Isto não significa uma previsão, mas um risco que precisa ser calculado, especialmente em períodos sombrios como este que vivemos, onde casas e negócios de judeus já surgem marcados com a estrela de Davi na Alemanha e Rússia quase oito décadas após o final da 2ª Guerra Mundial. Um período onde o antissemitismo criminoso fantasiado de apoio palestino perdeu a vergonha e tomou as ruas de diversas capitais do mundo.

Até o momento, os mecanismos internacionais se mostraram mais uma vez ineficazes diante dos jogadores do poder global, uma impotência que pode custar muito caro. O risco de envolvimento mundial no conflito é real e isto pode levar o mundo para uma escalada inimaginável da guerra, assim como ocorreu em 1914, com o assassinato do Arquiduque, por mais que muitos considerassem o risco como ingenuidade. A cadeia de acontecimentos de 2023, iniciada com a carnificina do Hamas em Israel, tem potencial para envolver as grandes potências e levar a geopolítica internacional a um conflito de escala global.

Verdade Inconveniente

Ao contrário do que muitos pensam, a realidade política que se desenha por trás do ataque do Hamas está muito além das análises realizadas nestes primeiros dias. Aquilo que está em jogo é um movimento da geopolítica internacional da qual o grupo terrorista é apenas um instrumento para desestabilizar os pilares institucionais internacionais como conhecemos. A causa palestina, usada como cortina de fumaça, se tornou apenas um peão neste jogo de xadrez que se colocou em movimento.

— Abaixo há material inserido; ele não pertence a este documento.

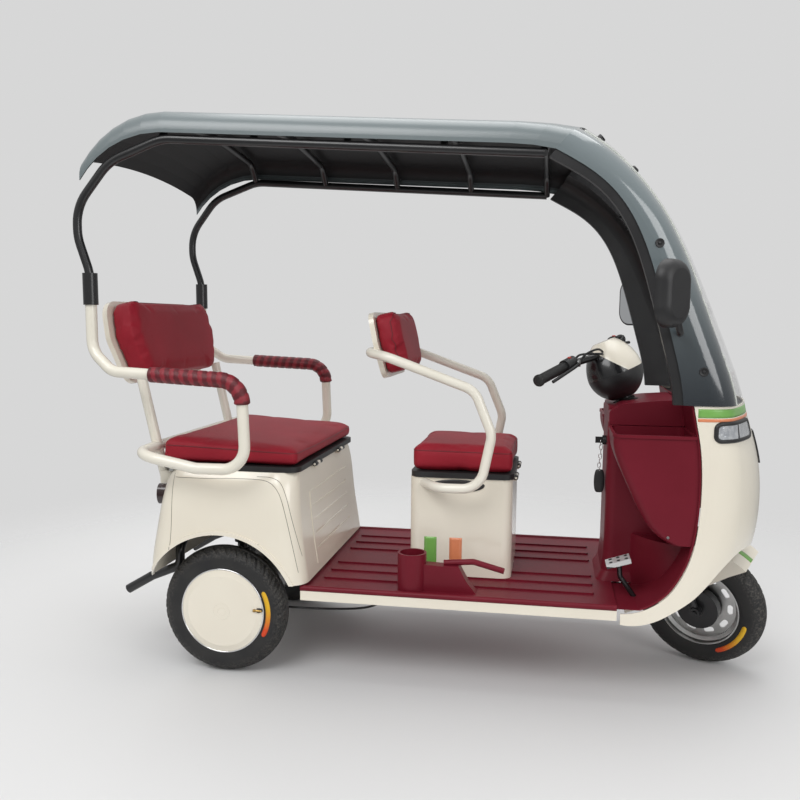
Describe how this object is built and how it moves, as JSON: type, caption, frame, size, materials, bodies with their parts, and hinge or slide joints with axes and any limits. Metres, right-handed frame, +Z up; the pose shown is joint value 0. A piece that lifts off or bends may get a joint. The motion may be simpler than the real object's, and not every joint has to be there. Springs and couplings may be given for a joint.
{
  "type": "electric mobility tricycle",
  "caption": "Roofed three-wheeled mobility vehicle with a driver's seat, a rear bench with armrests, raked steering and a curved windscreen.",
  "frame": {"origin": "on the ground under the middle of the whole machine", "axes": "+X forward, +Y to the rider's left, +Z up"},
  "size_m": [2.1221, 1.1536, 1.7508],
  "materials": {
    "cream_plastic": "gloss",
    "cream_tube": "gloss",
    "red_plastic": "satin",
    "red_leather": "satin",
    "black_tube": "satin",
    "black_plastic": "matte",
    "roof_dark": "gloss",
    "clear_screen": "clear",
    "mirror_glass": "polished",
    "tyre_rubber": "matte",
    "grip_rubber": "matte",
    "wheel_steel": "satin",
    "lamp_clear": "clear",
    "lamp_red": "gloss",
    "battery_case": "matte"
  },
  "bodies": {
    "chassis": {"chassis_frame": "black_tube", "rear_axle": "black_tube", "rear_springs": "black_tube", "battery_pack": "battery_case", "floor_board": "red_plastic", "floor_skirt": "cream_plastic", "front_cowl": "cream_plastic", "inner_shield": "red_plastic", "scuttle": "black_plastic", "headlamps": "lamp_clear", "nose_grille": "black_plastic", "rear_body": "cream_plastic", "access_panel": "cream_plastic", "tail_lamps": "lamp_red", "driver_box": "cream_plastic", "driver_back_shell": "cream_plastic", "driver_back_pad": "red_leather", "bench_back_shell": "cream_plastic", "bench_back_pad": "red_leather", "driver_seat_frame": "cream_tube", "bench_frame": "cream_tube", "armrest_wraps": "red_leather", "roof_shell": "roof_dark", "pillar_panels": "roof_dark", "windscreen": "clear_screen", "pillar_liners": "black_plastic", "canopy_frame": "black_tube", "mirror_housings": "black_plastic", "mirror_glasses": "mirror_glass", "wiper": "black_plastic", "parking_brake": "red_plastic", "parking_brake_lever": "red_plastic", "brake_pedal": "wheel_steel", "ignition_lock": "black_plastic", "brake_cable": "black_plastic"},
    "steering": {"fork": "black_tube", "front_fender": "cream_plastic", "handlebar": "black_tube", "grips": "grip_rubber", "bar_bowl": "black_plastic", "bar_cover": "cream_plastic", "steering_boot": "grip_rubber", "hand_controls": "black_plastic"},
    "front_wheel": {"front_tyre": "tyre_rubber", "front_rim": "wheel_steel"},
    "right_wheel": {"right_tyre": "tyre_rubber", "right_rim": "wheel_steel", "right_hub_cover": "cream_plastic"},
    "left_wheel": {"left_tyre": "tyre_rubber", "left_rim": "wheel_steel", "left_hub_cover": "cream_plastic"},
    "driver_seat": {"driver_seat_pan": "black_plastic", "driver_cushion": "red_leather"},
    "bench_seat": {"bench_pan": "black_plastic", "bench_cushion": "red_leather"}
  },
  "joints": [
    {"name": "steering_turn", "type": "hinge", "parent": "chassis", "child": "steering", "pos_m": [0.87393, 0, 0.19967], "axis": [-0.3746, 0, 0.9272], "range_deg": [-13, 67]},
    {"name": "front_wheel_spin", "type": "hinge", "parent": "steering", "child": "front_wheel", "pos_m": [0.87393, 0, 0.19967], "axis": [0.4209, 0.891, 0.1701], "continuous": true},
    {"name": "right_wheel_spin", "type": "hinge", "parent": "chassis", "child": "right_wheel", "pos_m": [-0.62607, -0.335, 0.202], "axis": [0, 1, 0], "continuous": true},
    {"name": "left_wheel_spin", "type": "hinge", "parent": "chassis", "child": "left_wheel", "pos_m": [-0.62607, 0.335, 0.202], "axis": [0, 1, 0], "continuous": true},
    {"name": "driver_seat_tip", "type": "hinge", "parent": "chassis", "child": "driver_seat", "pos_m": [0.26793, 0, 0.618], "axis": [0, 1, 0], "range_deg": [0, 55]},
    {"name": "bench_tip", "type": "hinge", "parent": "chassis", "child": "bench_seat", "pos_m": [-0.37907, 0, 0.645], "axis": [0, 1, 0], "range_deg": [0, 70]}
  ]
}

O Hamas é uma milícia que realizou um golpe para chegar ao poder na Faixa de Gaza, expulsando os grupos ligados a OLP – organização legítima que controla a Cisjordânia e celebrou os acordos de Oslo. O Hamas, portanto, jamais teria capacidade de colocar em marcha um ataque desta envergadura como vimos nos últimos dias. O grupo terrorista é uma milícia que precisaria necessariamente de respaldo e apoio externo para atos tão ousados. Jamais agiria sem conhecimento de atores como Rússia, Síria e Irã. Diante desta realidade e analisando o movimento geopolítico, todos os indícios levam ao Irã em um primeiro plano e a Rússia em segunda escala como partícipes do massacre.

Na verdade, o ato do Hamas teve um claro objetivo que vai muito além de atacar de forma covarde a população civil de Israel. A ação foi no sentido de provocar uma guerra de larga escala no Oriente Médio para assim consolidar Irã e Rússia como poderes hegemônicos na região. Sabemos que Putin há tempos vem selando laços profundos com os atores deste cenário e que Teerã, principal força xiita, deseja impor seu domínio.

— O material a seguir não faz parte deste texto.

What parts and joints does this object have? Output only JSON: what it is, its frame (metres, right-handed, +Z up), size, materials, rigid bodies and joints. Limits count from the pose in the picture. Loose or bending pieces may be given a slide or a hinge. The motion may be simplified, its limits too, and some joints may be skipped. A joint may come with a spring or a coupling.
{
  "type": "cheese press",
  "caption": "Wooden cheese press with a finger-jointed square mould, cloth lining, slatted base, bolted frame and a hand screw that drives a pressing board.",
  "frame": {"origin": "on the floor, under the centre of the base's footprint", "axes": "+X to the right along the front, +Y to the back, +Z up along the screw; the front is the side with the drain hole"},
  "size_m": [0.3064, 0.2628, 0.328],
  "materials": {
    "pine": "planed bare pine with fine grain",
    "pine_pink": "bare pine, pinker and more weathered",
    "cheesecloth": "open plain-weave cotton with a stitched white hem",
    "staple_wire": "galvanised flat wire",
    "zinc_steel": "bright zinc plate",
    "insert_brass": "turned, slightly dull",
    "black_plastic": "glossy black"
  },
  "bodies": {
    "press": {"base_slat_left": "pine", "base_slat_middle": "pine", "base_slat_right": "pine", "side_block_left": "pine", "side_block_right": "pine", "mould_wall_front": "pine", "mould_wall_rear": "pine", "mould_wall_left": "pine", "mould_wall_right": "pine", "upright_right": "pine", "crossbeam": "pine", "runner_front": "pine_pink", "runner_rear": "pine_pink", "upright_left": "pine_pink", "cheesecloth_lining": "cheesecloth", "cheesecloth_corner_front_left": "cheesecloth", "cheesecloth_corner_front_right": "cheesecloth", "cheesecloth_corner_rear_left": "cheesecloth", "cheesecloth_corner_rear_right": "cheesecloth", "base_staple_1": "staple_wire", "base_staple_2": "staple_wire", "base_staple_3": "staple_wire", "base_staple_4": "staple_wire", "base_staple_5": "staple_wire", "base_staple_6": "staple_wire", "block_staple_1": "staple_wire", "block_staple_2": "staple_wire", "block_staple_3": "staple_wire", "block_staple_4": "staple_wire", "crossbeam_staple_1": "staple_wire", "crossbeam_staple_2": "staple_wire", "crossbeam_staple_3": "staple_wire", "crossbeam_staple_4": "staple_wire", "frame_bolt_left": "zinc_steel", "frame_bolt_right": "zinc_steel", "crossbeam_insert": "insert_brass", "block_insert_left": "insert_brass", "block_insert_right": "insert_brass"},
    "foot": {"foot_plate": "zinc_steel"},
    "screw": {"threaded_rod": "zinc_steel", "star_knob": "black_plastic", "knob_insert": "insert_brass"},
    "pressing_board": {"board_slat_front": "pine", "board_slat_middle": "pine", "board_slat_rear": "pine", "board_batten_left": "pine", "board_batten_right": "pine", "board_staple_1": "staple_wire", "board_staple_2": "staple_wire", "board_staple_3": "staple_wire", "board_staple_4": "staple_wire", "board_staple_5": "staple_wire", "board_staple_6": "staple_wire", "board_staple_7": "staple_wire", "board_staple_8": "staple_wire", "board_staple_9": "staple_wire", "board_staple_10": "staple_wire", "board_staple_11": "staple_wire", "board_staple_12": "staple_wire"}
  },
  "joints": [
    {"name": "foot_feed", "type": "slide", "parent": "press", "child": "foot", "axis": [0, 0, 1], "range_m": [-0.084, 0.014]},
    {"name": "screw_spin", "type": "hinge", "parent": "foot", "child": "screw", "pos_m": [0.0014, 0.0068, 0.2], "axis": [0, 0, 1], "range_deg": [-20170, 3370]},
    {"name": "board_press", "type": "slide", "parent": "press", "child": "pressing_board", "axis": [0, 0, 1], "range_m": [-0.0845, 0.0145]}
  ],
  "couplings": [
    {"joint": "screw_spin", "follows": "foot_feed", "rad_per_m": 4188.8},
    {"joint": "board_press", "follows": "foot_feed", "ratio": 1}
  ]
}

Uma delegação do Hamas viajou duas vezes a Moscou no ano passado para encontros com a cúpula do governo Putin. A promessa russa foi clara: “trabalhar para enfraquecer o Ocidente”. As conexões da milícia, que começam no Oriente Médio, estão muito além da região e se encaixam perfeitamente com o caos provocado por seus ataques. 

Entretanto, Israel também vinha se mobilizando no cenário político internacional, selando acordos com países árabes. Desde 2020, Israel firmou os chamados Acordos de Abraão com Emirados Árabes Unidos, Bahrein, Marrocos e Sudão e estava diante de um acerto histórico com a Arábia Saudita, que teria reflexos negativos para a estratégia iraniana, uma vez que tinha potencial para remodelar o equilíbrio de forças no Oriente Médio. Os ataques terroristas perpetrados pelo Hamas tentam isolar Israel neste jogo.

Como vemos, a recente carnificina de civis em Israel não possui qualquer relação com a defesa da causa palestina. Suas práticas distanciam os palestinos de seu objetivo como nação. Ao agir como testa de ferro do Irã, o Hamas usa a causa palestina como falsa justificativa para ataques que servem unicamente aos interesses dos aiatolás, tornando-se um braço armado por Teerã para atacar Israel e desestabilizar a região.

Isso explica por que a resposta em Gaza, está além de atingir o Hamas, pois tem como claro objetivo enviar um recado para Teerã. Este será apenas o primeiro capítulo de reação israelense. Outros grupos e até países entraram na mira de Israel.

Estamos diante de um movimento profundo da geopolítica mundial, um realinhamento de forças, uma ação orquestrada e com respaldo profundo de grandes potências. Isto significa que a reação de Israel, a única democracia da região representa muito mais do que a simples defesa de seu território. O país, na verdade, está lutando por todo Ocidente.